Blackfish City(28)
A woman stood before him. Flickering, so that at first he thought she was a snow projection, but no—the projection was passing through her, a kraken now, dappling her body and then departing. Tall and beautiful, dark skin. Bald. Well into her fifties. Wearing clothes that were way too thin for the Qaanaaq cold. Like hospital robes. She stared at him. Smiling, maybe, but maybe not.
A shuttle bark disgorged passengers. They climbed up onto the Arm, passed between him and the woman, and when they were gone so was she.
A breaks vision? Fill shivered, licked his lips, tasted blood again. Resolved to bring the woman up, during his daily talk with Barron. Resolved not to. “Isn’t it funny?” he said, blundering into it, because if there was one skill glib gay boys learned it was how to ease archly into a fraught topic. “I realized I know almost nothing about you! Most of my friends can find their family histories in the cloud, but you—shareholder erasure! Our family name is a great big digital void. Which can’t have been cheap, by the way.”
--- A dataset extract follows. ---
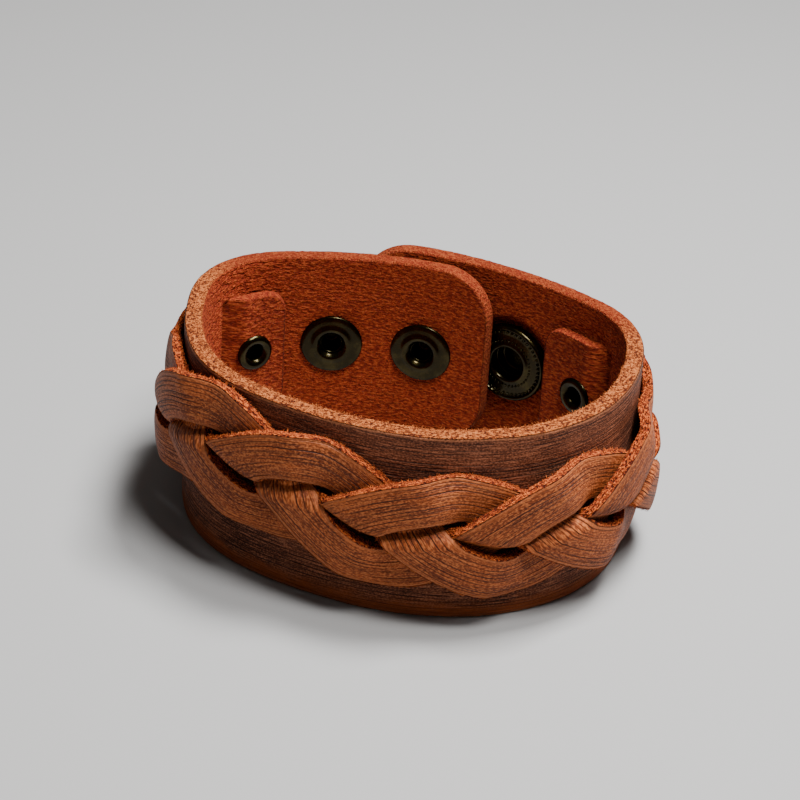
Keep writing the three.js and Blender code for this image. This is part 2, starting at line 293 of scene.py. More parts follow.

Grandfather laughed. “So it’s an oral history project you’re working on.”
“Something like that. I know we’re from New York. How did we . . .”
“Get out? Strike it rich?”
“I have to assume that we were at least a little rich from the start.”
“Your father never wanted to know.” A scowl, at the past, at the grid they stood on. “When he was little, maybe. He wanted the fairy tale. The movie version. But as a grown-up? Ignorance is bliss.”
Fill blinked away the mention of his father, the tears that threatened to rise to the surface. “Is it that bad?”
“No one survived without getting their hands at least a little filthy. But I think you are strong enough for the truth. You’re stronger than he was.”
“I’m not,” Fill said, the notion so ridiculous he had to laugh. “I’ve never done a goddamn thing. Like, period.”
“You are. I’ve always seen it in you. The fact that it’s never been put to the test doesn’t mean it’s not there.”
“That’s sweet of you to say,” Fill said, unconvinced. “And my father? You never saw it in him?”
“Your father was a good boy. But he was not strong.”
Images arrived unbidden. His father, departing for Heilongjiang Province to cover the Famine Migration. The camera equipment he let Fill inventory. “Mom always said he was brave. To go to those places. To take those pictures.”
“Your mother wouldn’t know strength if it kissed her on the cheek,” Grandfather said. “If you’ll pardon my saying so. Doing something dangerous and foolish is the opposite of strength.”
“What is strength?” Fill asked, feeling that they were close to it now, the Thing, the Secret, the story his father hadn’t wanted to know.
“I worked for a security firm. Buildings and events. Simple stuff: hire the guards and send them to the place that needed guarding. But these were insane times. The Real Estate Riots were in full swing—you’ve heard of them, surely? About to evolve into the Real Estate Wars. I believed that security was about more than muscle. I talked the owner of the company into creating a new division, letting me lead it. Headhunting some of the biggest names in New York public relations. Intelligence, I called it. Because security wasn’t about keeping bad guys out anymore—it was about keeping the bad guys from seizing what was yours. Squatter gangs, politicians susceptible to pressure, ready to use eminent domain to take property away and give it to the poor.”
Fill tried hard to keep his eyes from glazing over.
“My unit went into neighborhoods, put agents in masquerading as tenants, assessed the situation, identified fault lines. Divisions between people. Once you know how to whip people up, they’ll do all the work for you.”
“What kind of work?”
“My specialty was religion. Fundamentalists, mostly. There’s a lot of them—all sorts, though Christians were the easiest. Pretty soon we had dozens of contracts from all the biggest real estate developers. The manufacture and strategic deployment of mass idiocy, I told people. Practically put it on my business card.”
Business cards—Fill had heard of those.
“Manufacture an outrage. Provide a target. Identify the people whom people listen to, the pastors or the PTA moms, and pay a couple of them to make a stink. I mostly just copied what was happening in politics. When we went national, I acquired several groups that had run election campaigns.”
Grandfather paused, watching Fill’s face. Waiting for a response. Fill was fairly sure he’d missed something. Sea lions clapped the rotting wood of their piers.
“A lot of people died, Fill.”
“Ah.”
“Some scenes played out, in Harlem and the Lower East Side, that . . . well, let’s just say your father would have found quite a lot to photograph there. A smaller scale, but easily rivaling anything that came out of Calcutta. I regret it now, but what can you do? And you and I wouldn’t be here if I hadn’t. All my work, all over North America—none of that could have happened without New York.”
Fill knew all about this. City Without a Map had taught him.
Remembered smoke blackens the sky. The shouts of long-dead citizens ring out in the street. Explosions: tanks firing on squatter strongholds; high-class cultural events bombed by tenant army activists.